17 July, 2010

Of penguins, cafés and mighty warriors

Café World is a massive time sink

Anyone who plays Café World already knows this, of course. Since we started playing it, I think I've watched the total sum of about two hours of television. And that's over eight weeks ago. Of course I wasn't watching a lot of television anyhow, but it was more than an hour a week. That's just one of the effects.
Businesses seem to want Facebook banned, and with somewhat good reason. The games that are
provided with Facebook are designed to get your face in front of the screen and hold it there for quite a while, with titles such as Farmville getting over sixteen million distinct users, or at least that's Zynga's claim. Café World isn't far behind, claiming over twelve million. All these games take time, energy and concentration to play, time that could well be spent actually doing the job instead of surfing the web. The good aspects of Facebook are unfortunately outweighed by the design of the games. And let's face it, if the games weren't great to play, they wouldn't have thirty million users just on two games alone.
Even the children have options these days, with online games such as Club Penguin keeping younger eyeballs on screens.
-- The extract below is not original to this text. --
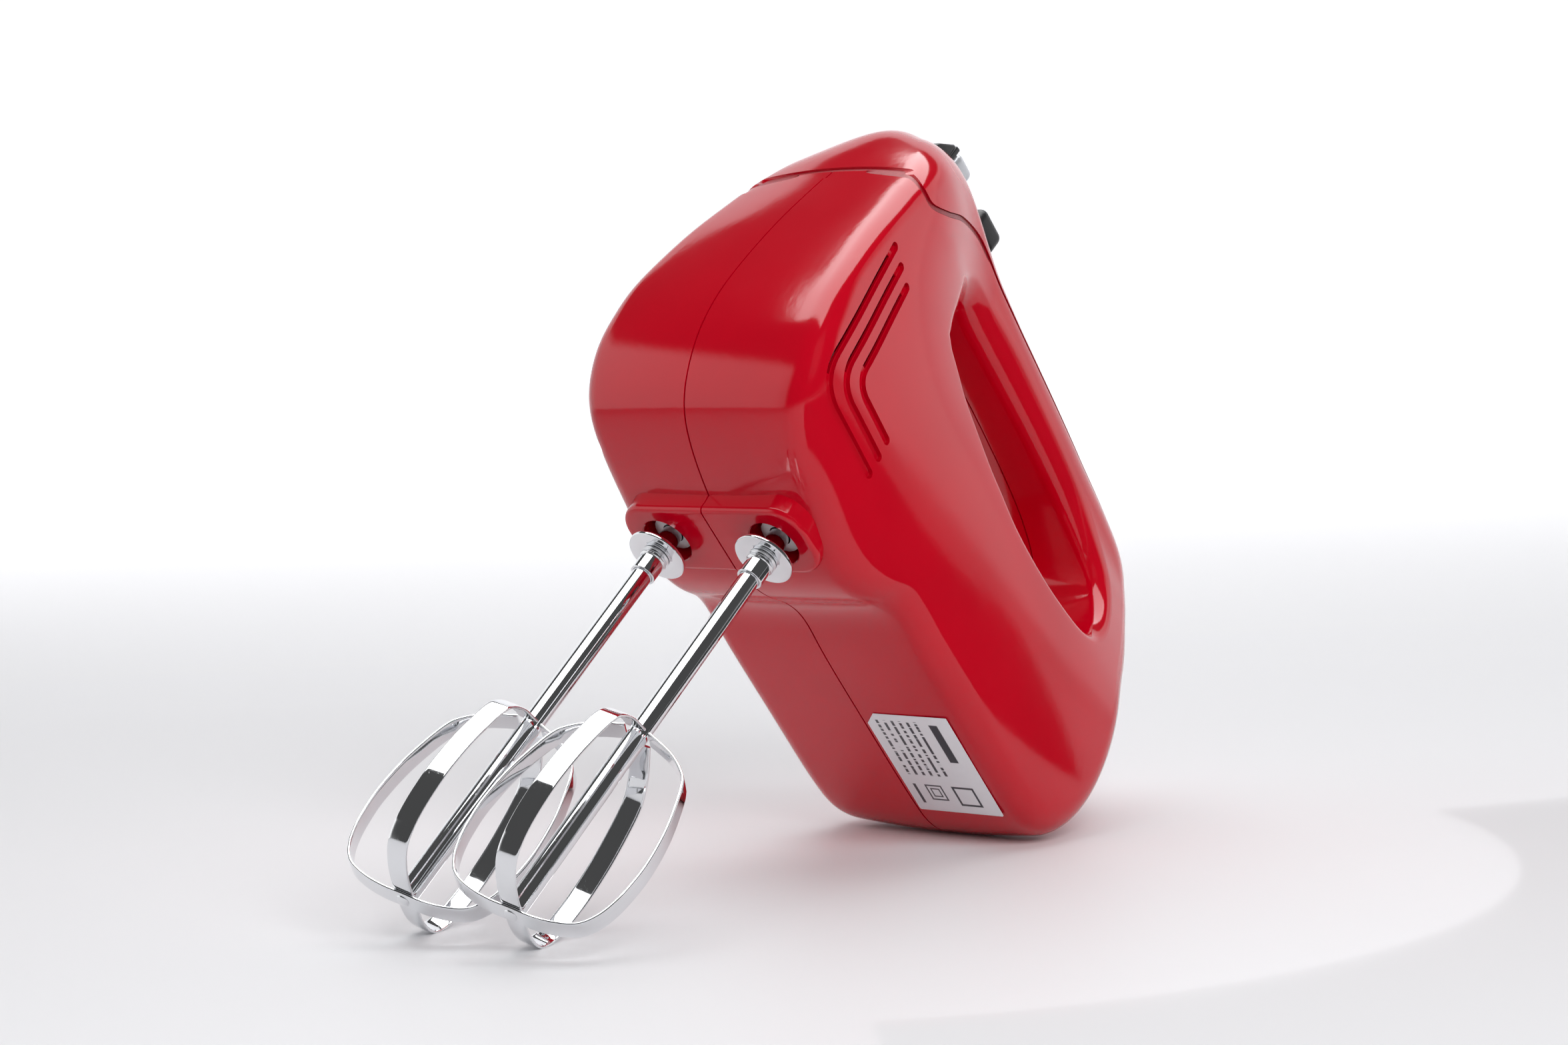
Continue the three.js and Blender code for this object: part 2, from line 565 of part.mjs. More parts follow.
// Strip centre line from the shaft's side at the top of a loop, out, down and in under the shaft.
function loopCurve(bottom) {
  const [half, top] = [LOOP_WIDTH / 2, -(BEATER_LENGTH - LOOP_HEIGHT)];
  const height = top - bottom;
  const share = [[0.13, 0], [0.5, 0.055], [0.72, 0.12], [0.81, 0.175], [0.89, 0.28], [0.965, 0.42],
    [1, 0.58], [0.985, 0.7], [0.945, 0.8], [0.87, 0.885], [0.74, 0.95], [0.52, 0.985], [0.26, 1]];
  const down = share.map(([r, drop]) => new THREE.Vector2(r * half, top - drop * height));
  const up = down.slice().reverse().map((p) => new THREE.Vector2(-p.x, p.y));
  return [...down, new THREE.Vector2(0, bottom), ...up];
}

// A flat strip bent along a line in the loop's own plane.
function loop(bottom, inset) {
  const line = loopCurve(bottom);
  line[0].x = SHAFT_DIAMETER / 2 + inset;
  line.at(-1).x = -line[0].x;
  const edge = (sign) => line.map((p, i) => {
    const before = line[Math.max(i - 1, 0)];
    const after = line[Math.min(i + 1, line.length - 1)];
    const run = after.clone().sub(before).normalize();
    const offset = (sign * STRIP_THICKNESS) / 2;
    return [p.x - run.y * offset, p.y + run.x * offset];
  });
  return sidePrism([...edge(1), ...edge(-1).reverse()], -STRIP_WIDTH / 2, STRIP_WIDTH / 2);
}

function addBeater(name, y) {
  const turn = THREE.MathUtils.degToRad(LOOP_TURN);
  const bottom = -BEATER_LENGTH + STRIP_THICKNESS / 2;
  const second = bottom + STRIP_THICKNESS + GAP;
  const shaftEnd = second + STRIP_THICKNESS / 2 + GAP;
  const place = (geometry) => geometry.translate(0, y, 0);
  const shaftLength = SHAFT_TOP - shaftEnd;
  add(`beater_shaft_${name}`, rod(SHAFT_DIAMETER / 2, shaftLength, "z", 0, y,
    shaftEnd + shaftLength / 2, 20), chrome);
  add(`beater_collar_${name}`, tube(COLLAR_DIAMETER / 2, SHAFT_DIAMETER / 2 + GAP, COLLAR_THICKNESS,
    "z", 0, y, 0, 28), chrome);
  add(`beater_hub_${name}`, tube(SHAFT_DIAMETER / 2 + HUB.wall, SHAFT_DIAMETER / 2 + GAP, HUB.length,
    "z", 0, y, -COLLAR_THICKNESS / 2 - GAP - HUB.length / 2, 20), chrome);
  add(`beater_loop_outer_${name}`, place(loop(bottom, 0.4).rotateZ(turn - Math.PI / 2)), chrome);
  add(`beater_loop_inner_${name}`, place(loop(second, 0.4).rotateZ(turn)), chrome);
  add(`beater_rivet_${name}`, rod(RIVET.radius, RIVET.height, "z", 0, y,
    -BEATER_LENGTH - GAP - RIVET.height / 2, 12), chrome);
}

// Controls

const trimFront = buttonPlace.x + BUTTON_LENGTH / 10;
const trimBottom = buttonPlace.z + BUTTON_RISE - TRIM_DEPTH;

function ejectButton() {
  const half = [BUTTON_LENGTH / 2, BUTTON_WIDTH / 2];
  const cap = solid(block([buttonPlace.x - half[0], -half[1], buttonPlace.z - BUTTON_DEPTH],
    [buttonPlace.x + half[0], half[1], buttonPlace.z + BUTTON_RISE]));
  const trim = solid(block([trimFront, -BUTTON_WIDTH, trimBottom], [FAR, BUTTON_WIDTH, FAR]));
  return cap.subtract(trim);
}

const ejectTrim = () => block([trimFront + GAP, -BUTTON_WIDTH / 2, trimBottom + GAP],
  [buttonPlace.x + BUTTON_LENGTH / 2, BUTTON_WIDTH / 2, buttonPlace.z + BUTTON_RISE]);

const YOKE = { low: 70, high: 74, rodX: -15, rodRadius: 2.5 };
const GUIDE_TOP = 119;
const GUIDE = { drawnHalf: 24.4, reach: 9, thickness: 3 };

function ejectYoke() {
  const top = buttonPlace.z - BUTTON_DEPTH - GAP;
  const stem = solid(rod(YOKE.rodRadius, top - YOKE.low, "z", YOKE.rodX, 0, (top + YOKE.low) / 2, 12));
  const half = SPINDLE_SPACING / 2;
  const bar = solid(block([-4, -half - 4, YOKE.low], [4, half + 4, YOKE.high]));
  const arm = solid(block([YOKE.rodX - 4, -5, YOKE.low], [0, 5, YOKE.high]));
  const pinBottom = SHAFT_TOP + EJECT_TRAVEL + 1;
  const pins = spindleSides.map((y) =>
    solid(rod(SHAFT_DIAMETER / 2 - 0.3, YOKE.high - pinBottom, "z", 0, y, (YOKE.high + pinBottom) / 2, 12)));
  return joined([stem, bar, arm, ...pins]);
}

function ejectGuide() {
  const half = widthwise(GUIDE.drawnHalf) - WALL;
  const shelf = solid(block([YOKE.rodX - GUIDE.reach, -half, GUIDE_TOP - GUIDE.thickness],
    [YOKE.rodX + GUIDE.reach, half, GUIDE_TOP]));
  return shelf.subtract(solid(rod(YOKE.rodRadius + GAP, 20, "z", YOKE.rodX, 0, GUIDE_TOP, 12)));
}

function coilSpring() {
  const [turns, wire, radius] = [4, 0.5, 4];
  const [low, high] = [GUIDE_TOP + wire + GAP, buttonPlace.z - BUTTON_DEPTH - wire - GAP];
  const centre = Array.from({ length: turns * 8 + 1 }, (_, i) => {
    const angle = (i * Math.PI) / 4;
    const z = THREE.MathUtils.lerp(low, high, i / (turns * 8));
    return new THREE.Vector3(YOKE.rodX + radius * Math.cos(angle), radius * Math.sin(angle), z);
  });
  const section = new THREE.Shape().absarc(0, 0, wire, 0, 2 * Math.PI);
  return new THREE.ExtrudeGeometry(section, { extrudePath: new THREE.CatmullRomCurve3(centre),
    steps: turns * 9, curveSegments: 3, bevelEnabled: false });
}

function speedSlider() {
  const knob = solid(block([sliderPlace.x - SLIDER_LENGTH / 2, -SLIDER_WIDTH / 2, sliderPlace.z],
    [sliderPlace.x + SLIDER_LENGTH / 2, SLIDER_WIDTH / 2, sliderPlace.z + SLIDER_RISE]));
  const stem = solid(block([sliderPlace.x - 2, -2, sliderPlace.z - 11],
    [sliderPlace.x + 2, 2, sliderPlace.z + 1]));
  return joined([knob, stem]);
}

const speedSwitch = () => block([sliderPlace.x - 6, -8, sliderPlace.z - 25],
  [sliderPlace.x + SLIDER_TRAVEL + 8, 8, sliderPlace.z - 13]);

function cordInletBush() {
  const body = solid(tube(cordInlet.radius, CORD_HOLE_DIAMETER / 2, 12, "x", cordInlet.x - 3, 0,
    cordInlet.z, 12));
  const flange = solid(tube(cordInlet.flange, CORD_HOLE_DIAMETER / 2, 2, "x", cordInlet.x + 2.6, 0,
    cordInlet.z, 12));
  return joined([body, flange]);
}

const LABEL = { length: 41, width: 31, corner: 1.2, thickness: 0.4, x: 98.5, y: -17 };

const ratingPlate = () => plate(roundedRectangle(LABEL.length, LABEL.width, LABEL.corner),
  UNDERSIDE - GAP - LABEL.thickness, UNDERSIDE - GAP, 2)
  .translate(lengthwise(LABEL.x), widthwise(LABEL.y), 0);

function screw(x, z) {
  const shank = solid(rod(SCREW_RADIUS, SCREW_SEAT + SCREW_REACH + 1, "y", x,
    (SCREW_SEAT + 1 - SCREW_REACH) / 2, z, 10));
  return joined([shank, solid(rod(SCREW_HEAD_RADIUS, 2.2, "y", x, SCREW_SEAT + GAP + 1.1, z, 12))]);
}

// Assembly
add("housing_left", housing(-1), redPlastic);
add("housing_right", housing(1), redPlastic);
add("top_cover", topCover(), redPlastic);
add("cover_seal", coverSeal(), darkRed);
add("rating_plate", ratingPlate(), labelWhite);
add("cord_inlet", cordInletBush(), blackPlastic);
add("eject_button", ejectButton(), blackPlastic);
add("eject_trim", ejectTrim(), chrome);
add("eject_yoke", ejectYoke(), nylon);
add("eject_guide", ejectGuide(), nylon);
add("eject_spring", coilSpring(), steel);
add("speed_slider", speedSlider(), blackPlastic);
add("speed_switch", speedSwitch(), blackPlastic);
add("armature_shaft", armatureShaft(), steel);
add("rotor_core", starOnDrive(8, 9, ROTOR_RADIUS, 0.72, MOTOR_START + GAP, STACK_LENGTH - 2 * GAP), iron);
add("rotor_winding_front", onDrive(9, shaftHole, MOTOR_START - 7, 7, 16), copper);
add("rotor_winding_rear", onDrive(9, shaftHole, stackEnd, 7, 16), copper);
add("commutator", onDrive(COMMUTATOR_RADIUS, shaftHole, stackEnd + 9, 12, 20), copper);
add("cooling_fan", starOnDrive(9, 7, 18.5, 0.25, fanStart, 7), blackPlastic);
add("stator_core", stator(), iron);
add("field_coil_upper", fieldCoil(1), copper);
add("field_coil_lower", fieldCoil(-1), copper);
add("motor_front_bracket", bracketPlate(27, 3, 7.3), steel);
add("motor_rear_bracket", bracketPlate(rearBracket, 3, 7.3), steel);
add("bearing_front", onDrive(7, shaftHole, 26, 5, 20), brass);
add("bearing_rear", onDrive(7, shaftHole, rearBracket - 1, 5, 20), brass);
add("bearing_worm_end", onDrive(7, shaftHole, -25, 5, 20), brass);
for (const [name, side] of [["left", -1], ["right", 1]]) {
  const y = (side * SPINDLE_SPACING) / 2;
  const toothTurn = side < 0 ? Math.PI / 2 + Math.PI / GEAR_TEETH : -Math.PI / 2;
  add(`brush_${name}`, brush(side), carbon);
  add(`brush_holder_${name}`, brushHolder(side), brass);
  add(`spindle_${name}`, spindle(y), steel);
  add(`spindle_gear_${name}`, gear(y, toothTurn), nylon);
  add(`bush_lower_${name}`, bush(y, 17.5), brass);
  add(`bush_upper_${name}`, bush(y, 53.5), brass);
  addBeater(name, y);
}
add("gearbox_plate_lower", gearboxPlate(18.5), steel);
add("gearbox_plate_upper", gearboxPlate(54.5), steel);
for (const [name, [x, z]] of Object.entries(SCREWS)) {
  add(`screw_${name}`, screw(lengthwise(x), z), steel);
}

// Tips the mixer about its width until the heel and the beaters are equally low, then puts the
// origin at the bottom centre of its box.
function standOnHeel() {
  const low = (names, tilt) => {
    const point = new THREE.Vector3();
    let lowest = Infinity;
    for (const mesh of mixer.children.filter(({ name }) => names.test(name))) {
      const places = mesh.geometry.getAttribute("position");
      for (let i = 0; i < places.count; i += 1) {
        point.fromBufferAttribute(places, i);
        lowest = Math.min(lowest, point.z * Math.cos(tilt) - point.x * Math.sin(tilt));
      }
    }
    return lowest;
  };
  let [least, most] = [20, 80].map(THREE.MathUtils.degToRad);
  for (let round = 0; round < 40; round += 1) {
    const middle = (least + most) / 2;
    if (low(/housing/, middle) > low(/beater/, middle)) least = middle;
    else most = middle;
  }
  mixer.rotation.y = least;
  const box = new THREE.Box3().setFromObject(mixer, true);
  mixer.position.set(-(box.min.x + box.max.x) / 2, -(box.min.y + box.max.y) / 2, -box.min.z);
}

standOnHeel();

export default mixer;
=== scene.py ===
"""Hand mixer: the visible pieces, finishes, lights and camera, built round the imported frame.

Shapes are worked out in the mixer's upright frame, in millimetres: the origin lies midway between
the two spindle axes at the height of the beater collars, X runs back to the heel, Y to the right of
someone holding the handle, and Z from the beaters up to the handle. place() then takes them to the
row frame, in metres, where the mixer stands tipped on its heel and its beaters.
"""
import json
import math

import bmesh
import bpy
import numpy as np
from bpy.props import FloatProperty, FloatVectorProperty, IntProperty, PointerProperty
from mathutils import Matrix, Vector


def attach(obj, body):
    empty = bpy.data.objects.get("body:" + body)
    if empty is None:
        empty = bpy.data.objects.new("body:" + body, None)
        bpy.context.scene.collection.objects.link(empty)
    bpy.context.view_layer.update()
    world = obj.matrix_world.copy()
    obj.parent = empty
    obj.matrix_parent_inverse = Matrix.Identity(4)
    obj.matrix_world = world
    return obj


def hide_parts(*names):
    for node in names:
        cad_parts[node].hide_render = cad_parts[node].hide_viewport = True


bl_info = {
    "name": "Hand mixer looks",
    "version": (1, 0, 0),
    "blender": (4, 5, 0),
    "location": "View3D > Sidebar > Mixer",
    "description": "Builds the visible pieces of a hand mixer round its packed frame",
    "category": "Add Mesh",
}

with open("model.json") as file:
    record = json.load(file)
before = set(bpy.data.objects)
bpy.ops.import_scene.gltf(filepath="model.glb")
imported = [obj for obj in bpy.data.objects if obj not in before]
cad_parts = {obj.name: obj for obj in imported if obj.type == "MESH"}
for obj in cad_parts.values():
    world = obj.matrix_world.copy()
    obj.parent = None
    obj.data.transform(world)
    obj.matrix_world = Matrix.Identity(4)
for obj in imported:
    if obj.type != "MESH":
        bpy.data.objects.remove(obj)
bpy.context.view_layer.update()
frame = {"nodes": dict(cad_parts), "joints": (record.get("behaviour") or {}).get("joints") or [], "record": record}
JOINTS = {joint["name"]: joint for joint in frame["joints"]}
SLOT_OF = {row["node"]: row["material_slot"] for row in frame["record"]["subparts"]}

# The upright frame, read from the joints
SPINDLES = [np.array(JOINTS[f"spindle_{side}_spin"]["pos_m"]) for side in ("left", "right")]
ORIGIN = (SPINDLES[0] + SPINDLES[1]) / 2
UP = np.array(JOINTS["spindle_left_spin"]["axis"])
BACK = np.array(JOINTS["motor_spin"]["axis"])
ACROSS = np.cross(UP, BACK)
SPACING = 1000 * np.linalg.norm(SPINDLES[1] - SPINDLES[0])
MILLIMETRE = 0.001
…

This has the net effect of children pestering their parents for an online subscription so they can actually BUY stuff for their penguin and puffles (a creature you can buy in the game). Then there's miniclip.com, which also offers easy to run games that don't need anything much more than a browser and a relatively recent machine to play them. Of course, World Of Warcraft (WoW for short) seems to lead the world in numbers of people playing, and it's also subscription-based, though it's certainly not run from the browser. It has a DVD's worth of content that gets updated quite often, pushing the disk space requirements up even further.
I still don't know if I have to turn in my subscription to the DVD rental shop yet, I guess time will tell.